_EXERCISE OBJECTIVE_.
The listing beneath should be written out in full, exactly as shown.

_INFORMATION SUPPLIED_.
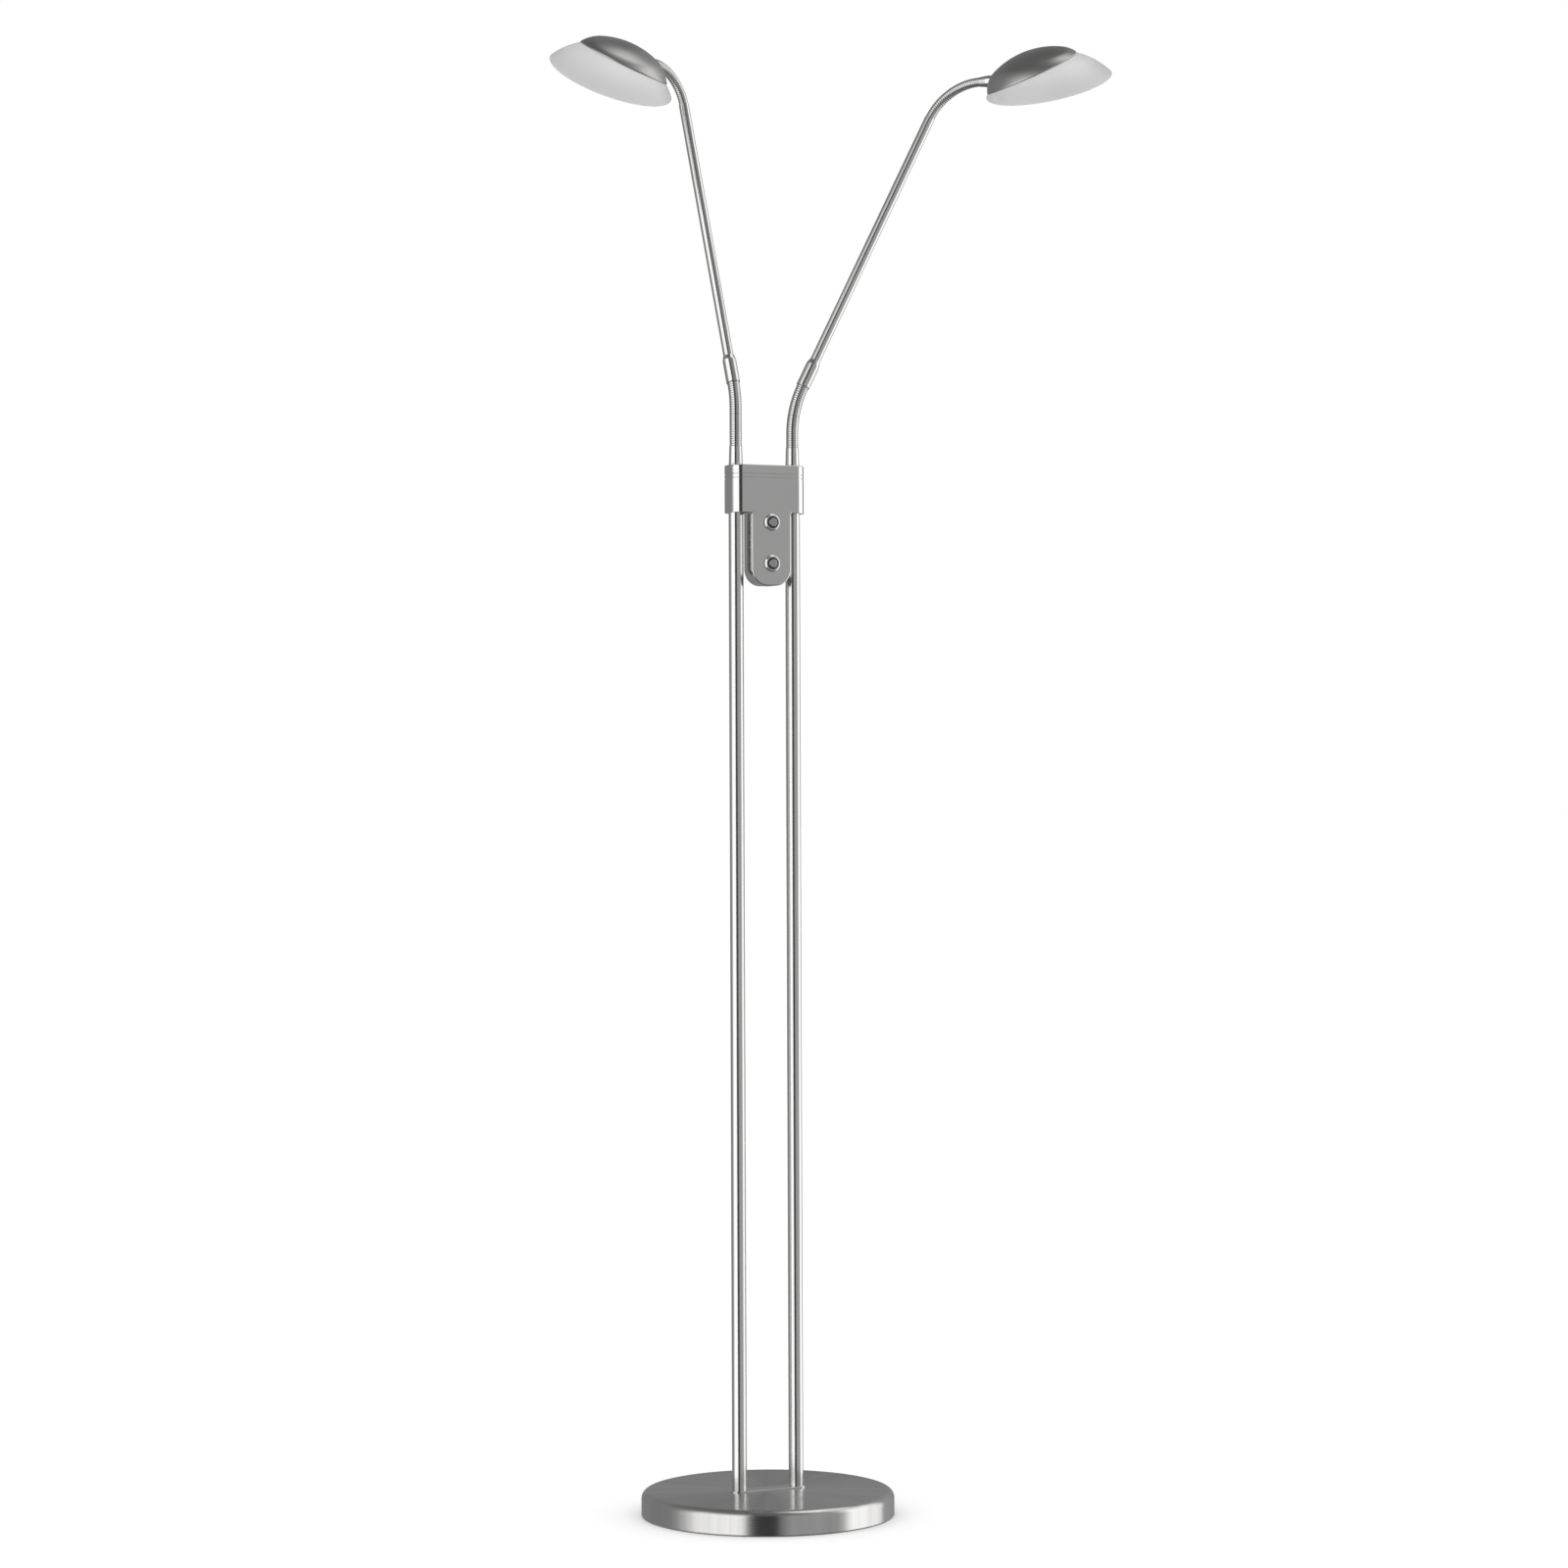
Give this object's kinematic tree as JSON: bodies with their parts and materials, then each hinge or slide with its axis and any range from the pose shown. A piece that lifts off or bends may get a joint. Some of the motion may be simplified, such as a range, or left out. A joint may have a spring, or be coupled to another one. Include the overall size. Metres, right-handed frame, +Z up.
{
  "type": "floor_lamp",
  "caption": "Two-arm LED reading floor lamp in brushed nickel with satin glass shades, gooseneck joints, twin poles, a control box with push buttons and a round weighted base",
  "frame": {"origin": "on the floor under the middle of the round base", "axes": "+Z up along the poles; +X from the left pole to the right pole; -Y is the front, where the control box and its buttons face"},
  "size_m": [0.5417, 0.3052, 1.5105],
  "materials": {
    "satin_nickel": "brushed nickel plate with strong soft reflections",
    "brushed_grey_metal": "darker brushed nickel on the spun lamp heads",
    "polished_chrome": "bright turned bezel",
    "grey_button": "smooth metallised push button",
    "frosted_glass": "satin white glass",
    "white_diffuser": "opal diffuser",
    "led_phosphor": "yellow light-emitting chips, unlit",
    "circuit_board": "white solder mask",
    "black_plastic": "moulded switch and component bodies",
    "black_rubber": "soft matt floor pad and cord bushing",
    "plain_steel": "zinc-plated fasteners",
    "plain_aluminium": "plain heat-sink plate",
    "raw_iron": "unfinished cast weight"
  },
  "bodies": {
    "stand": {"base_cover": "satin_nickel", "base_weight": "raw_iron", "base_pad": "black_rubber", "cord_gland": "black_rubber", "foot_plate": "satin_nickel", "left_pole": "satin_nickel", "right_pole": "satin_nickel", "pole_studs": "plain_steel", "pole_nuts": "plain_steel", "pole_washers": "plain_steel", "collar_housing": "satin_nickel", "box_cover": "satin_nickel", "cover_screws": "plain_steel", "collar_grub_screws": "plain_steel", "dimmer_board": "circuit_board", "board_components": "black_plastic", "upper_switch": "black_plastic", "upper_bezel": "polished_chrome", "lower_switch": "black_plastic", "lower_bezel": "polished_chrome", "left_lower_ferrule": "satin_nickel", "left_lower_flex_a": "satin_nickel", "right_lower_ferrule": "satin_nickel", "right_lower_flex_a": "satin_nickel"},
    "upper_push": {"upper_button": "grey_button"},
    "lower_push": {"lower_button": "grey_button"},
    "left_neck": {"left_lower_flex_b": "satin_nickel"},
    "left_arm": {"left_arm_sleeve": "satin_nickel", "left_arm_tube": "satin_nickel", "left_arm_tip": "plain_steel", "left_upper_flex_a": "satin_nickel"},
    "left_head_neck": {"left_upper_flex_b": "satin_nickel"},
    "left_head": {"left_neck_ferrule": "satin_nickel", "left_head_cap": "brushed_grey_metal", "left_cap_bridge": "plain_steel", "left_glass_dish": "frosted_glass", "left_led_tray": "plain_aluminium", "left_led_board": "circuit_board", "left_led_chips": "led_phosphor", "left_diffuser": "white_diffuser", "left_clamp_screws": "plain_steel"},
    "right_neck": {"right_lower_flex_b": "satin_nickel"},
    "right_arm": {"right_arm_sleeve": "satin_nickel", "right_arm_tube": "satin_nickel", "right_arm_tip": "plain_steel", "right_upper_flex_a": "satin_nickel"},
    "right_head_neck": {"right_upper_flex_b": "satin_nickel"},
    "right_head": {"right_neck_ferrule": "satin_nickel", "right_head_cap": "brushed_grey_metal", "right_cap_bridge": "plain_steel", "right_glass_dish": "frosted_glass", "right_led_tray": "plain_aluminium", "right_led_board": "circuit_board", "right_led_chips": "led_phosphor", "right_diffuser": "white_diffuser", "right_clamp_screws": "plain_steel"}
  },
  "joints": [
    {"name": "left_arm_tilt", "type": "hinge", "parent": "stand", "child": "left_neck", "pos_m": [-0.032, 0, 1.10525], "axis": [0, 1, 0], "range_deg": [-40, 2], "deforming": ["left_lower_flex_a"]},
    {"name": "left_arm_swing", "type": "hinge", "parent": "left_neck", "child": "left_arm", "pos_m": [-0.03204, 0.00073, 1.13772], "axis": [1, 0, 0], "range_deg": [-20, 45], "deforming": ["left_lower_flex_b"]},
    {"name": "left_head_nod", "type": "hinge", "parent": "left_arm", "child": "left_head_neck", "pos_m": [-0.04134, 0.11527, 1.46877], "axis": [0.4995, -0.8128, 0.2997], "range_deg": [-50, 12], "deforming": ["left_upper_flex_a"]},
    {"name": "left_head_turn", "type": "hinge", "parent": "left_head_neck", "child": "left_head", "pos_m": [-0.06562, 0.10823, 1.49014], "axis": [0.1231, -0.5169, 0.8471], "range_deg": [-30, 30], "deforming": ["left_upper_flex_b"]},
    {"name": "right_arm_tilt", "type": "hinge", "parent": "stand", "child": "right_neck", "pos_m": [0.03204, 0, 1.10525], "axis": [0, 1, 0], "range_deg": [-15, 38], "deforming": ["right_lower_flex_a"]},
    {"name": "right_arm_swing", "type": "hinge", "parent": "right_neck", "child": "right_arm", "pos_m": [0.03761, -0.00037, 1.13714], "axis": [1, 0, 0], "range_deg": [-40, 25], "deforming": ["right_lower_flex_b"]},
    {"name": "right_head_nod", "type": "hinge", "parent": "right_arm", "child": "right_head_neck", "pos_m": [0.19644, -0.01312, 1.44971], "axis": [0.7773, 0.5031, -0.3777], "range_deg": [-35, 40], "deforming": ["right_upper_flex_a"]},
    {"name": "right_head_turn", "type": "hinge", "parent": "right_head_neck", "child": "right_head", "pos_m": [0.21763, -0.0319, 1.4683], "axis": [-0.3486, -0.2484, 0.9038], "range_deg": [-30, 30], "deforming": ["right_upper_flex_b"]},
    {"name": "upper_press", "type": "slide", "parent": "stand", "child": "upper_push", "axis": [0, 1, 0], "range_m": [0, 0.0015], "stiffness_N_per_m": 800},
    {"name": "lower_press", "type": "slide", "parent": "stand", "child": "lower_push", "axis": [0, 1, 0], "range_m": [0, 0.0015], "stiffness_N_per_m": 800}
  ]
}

_SOLUTION TO THIS PROBLEM_.
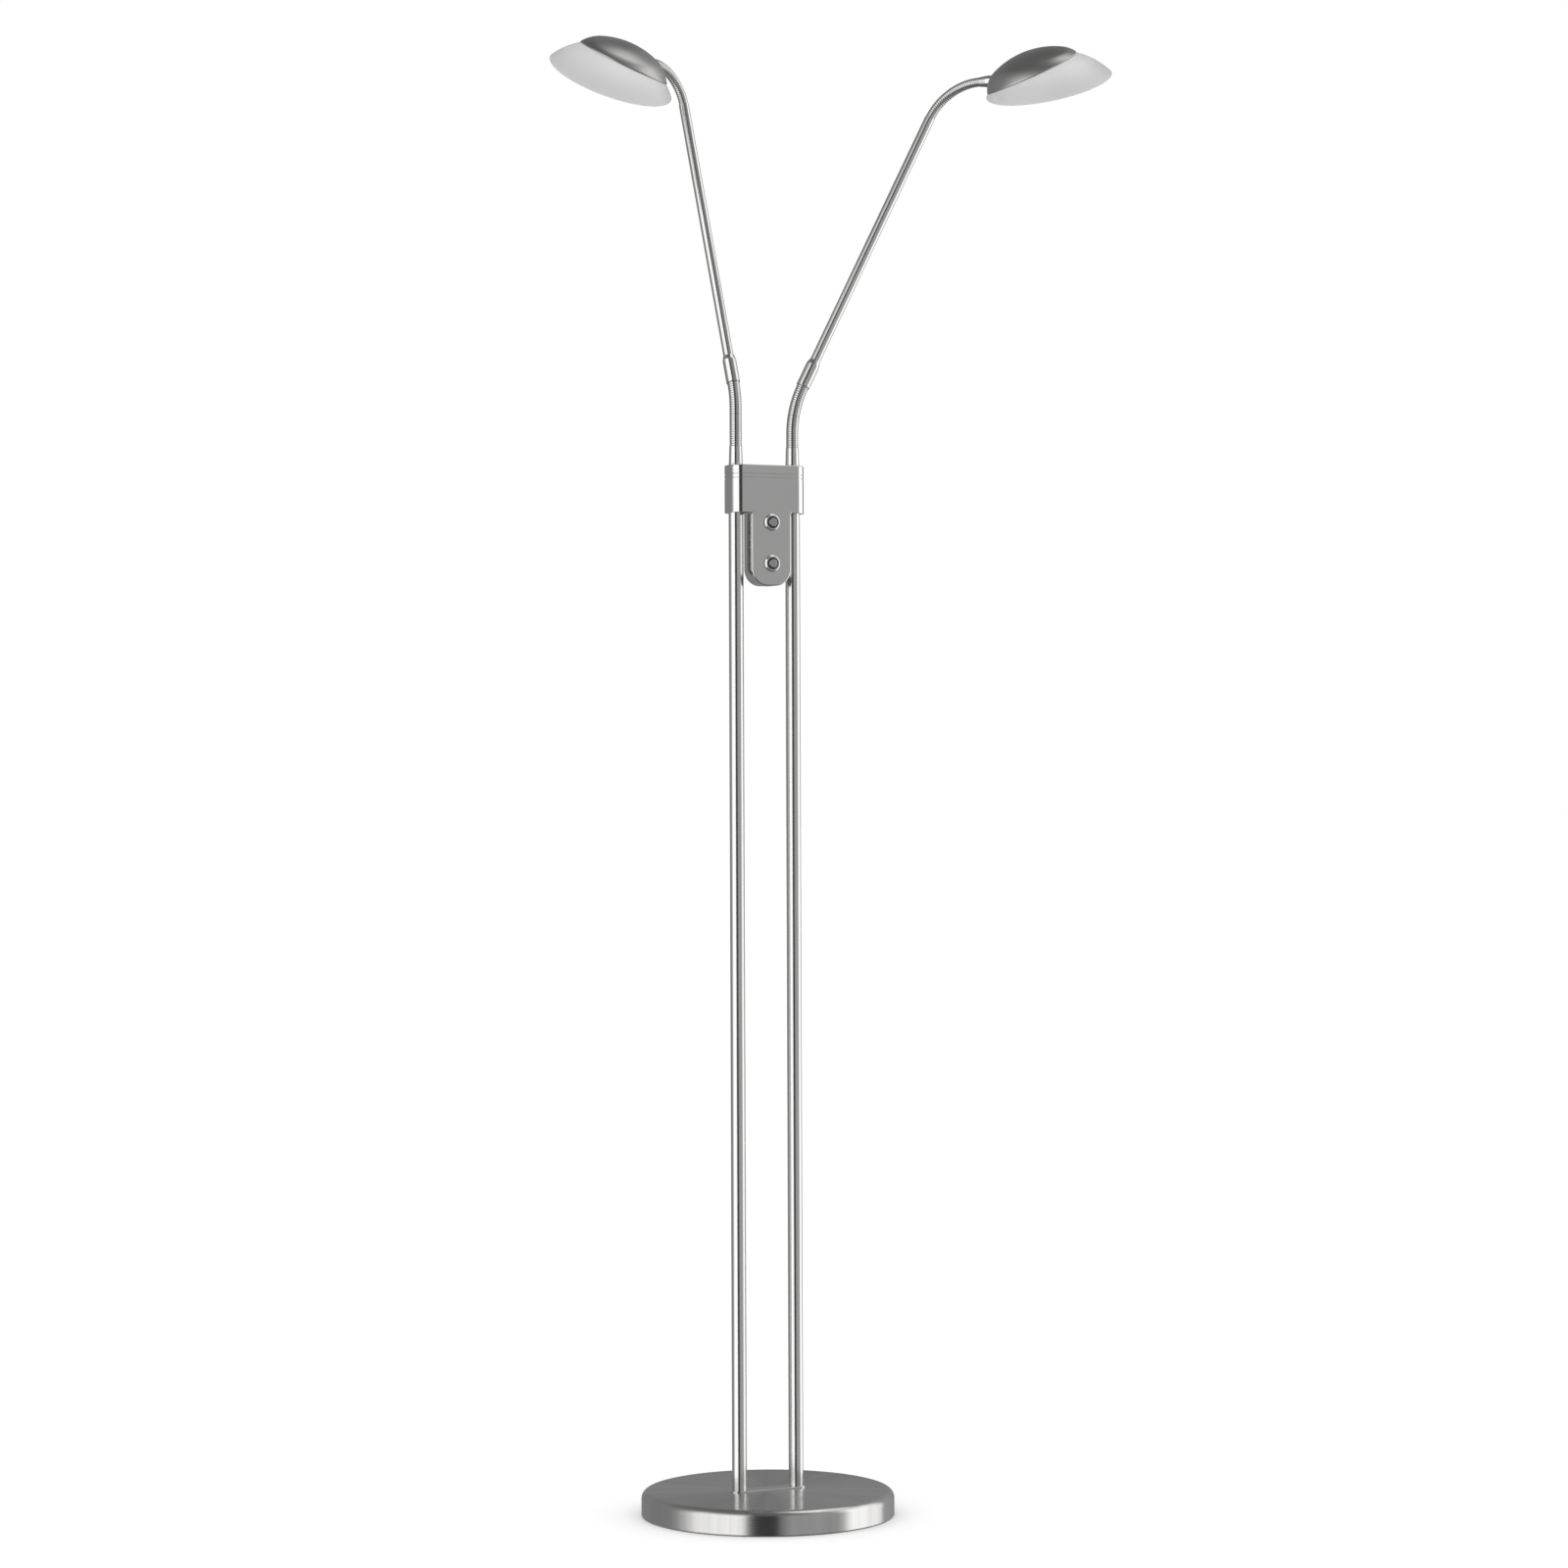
Give this object's kinematic tree as JSON: bodies with their parts and materials, then each hinge or slide with its axis and any range from the pose shown. A piece that lifts off or bends may get a joint. Some of the motion may be simplified, such as a range, or left out. A joint may have a spring, or be coupled to another one. Include the overall size. Metres, right-handed frame, +Z up.
{
  "type": "floor_lamp",
  "caption": "Two-arm LED reading floor lamp in brushed nickel with satin glass shades, gooseneck joints, twin poles, a control box with push buttons and a round weighted base",
  "frame": {"origin": "on the floor under the middle of the round base", "axes": "+Z up along the poles; +X from the left pole to the right pole; -Y is the front, where the control box and its buttons face"},
  "size_m": [0.5417, 0.3052, 1.5105],
  "materials": {
    "satin_nickel": "brushed nickel plate with strong soft reflections",
    "brushed_grey_metal": "darker brushed nickel on the spun lamp heads",
    "polished_chrome": "bright turned bezel",
    "grey_button": "smooth metallised push button",
    "frosted_glass": "satin white glass",
    "white_diffuser": "opal diffuser",
    "led_phosphor": "yellow light-emitting chips, unlit",
    "circuit_board": "white solder mask",
    "black_plastic": "moulded switch and component bodies",
    "black_rubber": "soft matt floor pad and cord bushing",
    "plain_steel": "zinc-plated fasteners",
    "plain_aluminium": "plain heat-sink plate",
    "raw_iron": "unfinished cast weight"
  },
  "bodies": {
    "stand": {"base_cover": "satin_nickel", "base_weight": "raw_iron", "base_pad": "black_rubber", "cord_gland": "black_rubber", "foot_plate": "satin_nickel", "left_pole": "satin_nickel", "right_pole": "satin_nickel", "pole_studs": "plain_steel", "pole_nuts": "plain_steel", "pole_washers": "plain_steel", "collar_housing": "satin_nickel", "box_cover": "satin_nickel", "cover_screws": "plain_steel", "collar_grub_screws": "plain_steel", "dimmer_board": "circuit_board", "board_components": "black_plastic", "upper_switch": "black_plastic", "upper_bezel": "polished_chrome", "lower_switch": "black_plastic", "lower_bezel": "polished_chrome", "left_lower_ferrule": "satin_nickel", "left_lower_flex_a": "satin_nickel", "right_lower_ferrule": "satin_nickel", "right_lower_flex_a": "satin_nickel"},
    "upper_push": {"upper_button": "grey_button"},
    "lower_push": {"lower_button": "grey_button"},
    "left_neck": {"left_lower_flex_b": "satin_nickel"},
    "left_arm": {"left_arm_sleeve": "satin_nickel", "left_arm_tube": "satin_nickel", "left_arm_tip": "plain_steel", "left_upper_flex_a": "satin_nickel"},
    "left_head_neck": {"left_upper_flex_b": "satin_nickel"},
    "left_head": {"left_neck_ferrule": "satin_nickel", "left_head_cap": "brushed_grey_metal", "left_cap_bridge": "plain_steel", "left_glass_dish": "frosted_glass", "left_led_tray": "plain_aluminium", "left_led_board": "circuit_board", "left_led_chips": "led_phosphor", "left_diffuser": "white_diffuser", "left_clamp_screws": "plain_steel"},
    "right_neck": {"right_lower_flex_b": "satin_nickel"},
    "right_arm": {"right_arm_sleeve": "satin_nickel", "right_arm_tube": "satin_nickel", "right_arm_tip": "plain_steel", "right_upper_flex_a": "satin_nickel"},
    "right_head_neck": {"right_upper_flex_b": "satin_nickel"},
    "right_head": {"right_neck_ferrule": "satin_nickel", "right_head_cap": "brushed_grey_metal", "right_cap_bridge": "plain_steel", "right_glass_dish": "frosted_glass", "right_led_tray": "plain_aluminium", "right_led_board": "circuit_board", "right_led_chips": "led_phosphor", "right_diffuser": "white_diffuser", "right_clamp_screws": "plain_steel"}
  },
  "joints": [
    {"name": "left_arm_tilt", "type": "hinge", "parent": "stand", "child": "left_neck", "pos_m": [-0.032, 0, 1.10525], "axis": [0, 1, 0], "range_deg": [-40, 2], "deforming": ["left_lower_flex_a"]},
    {"name": "left_arm_swing", "type": "hinge", "parent": "left_neck", "child": "left_arm", "pos_m": [-0.03204, 0.00073, 1.13772], "axis": [1, 0, 0], "range_deg": [-20, 45], "deforming": ["left_lower_flex_b"]},
    {"name": "left_head_nod", "type": "hinge", "parent": "left_arm", "child": "left_head_neck", "pos_m": [-0.04134, 0.11527, 1.46877], "axis": [0.4995, -0.8128, 0.2997], "range_deg": [-50, 12], "deforming": ["left_upper_flex_a"]},
    {"name": "left_head_turn", "type": "hinge", "parent": "left_head_neck", "child": "left_head", "pos_m": [-0.06562, 0.10823, 1.49014], "axis": [0.1231, -0.5169, 0.8471], "range_deg": [-30, 30], "deforming": ["left_upper_flex_b"]},
    {"name": "right_arm_tilt", "type": "hinge", "parent": "stand", "child": "right_neck", "pos_m": [0.03204, 0, 1.10525], "axis": [0, 1, 0], "range_deg": [-15, 38], "deforming": ["right_lower_flex_a"]},
    {"name": "right_arm_swing", "type": "hinge", "parent": "right_neck", "child": "right_arm", "pos_m": [0.03761, -0.00037, 1.13714], "axis": [1, 0, 0], "range_deg": [-40, 25], "deforming": ["right_lower_flex_b"]},
    {"name": "right_head_nod", "type": "hinge", "parent": "right_arm", "child": "right_head_neck", "pos_m": [0.19644, -0.01312, 1.44971], "axis": [0.7773, 0.5031, -0.3777], "range_deg": [-35, 40], "deforming": ["right_upper_flex_a"]},
    {"name": "right_head_turn", "type": "hinge", "parent": "right_head_neck", "child": "right_head", "pos_m": [0.21763, -0.0319, 1.4683], "axis": [-0.3486, -0.2484, 0.9038], "range_deg": [-30, 30], "deforming": ["right_upper_flex_b"]},
    {"name": "upper_press", "type": "slide", "parent": "stand", "child": "upper_push", "axis": [0, 1, 0], "range_m": [0, 0.0015], "stiffness_N_per_m": 800},
    {"name": "lower_press", "type": "slide", "parent": "stand", "child": "lower_push", "axis": [0, 1, 0], "range_m": [0, 0.0015], "stiffness_N_per_m": 800}
  ]
}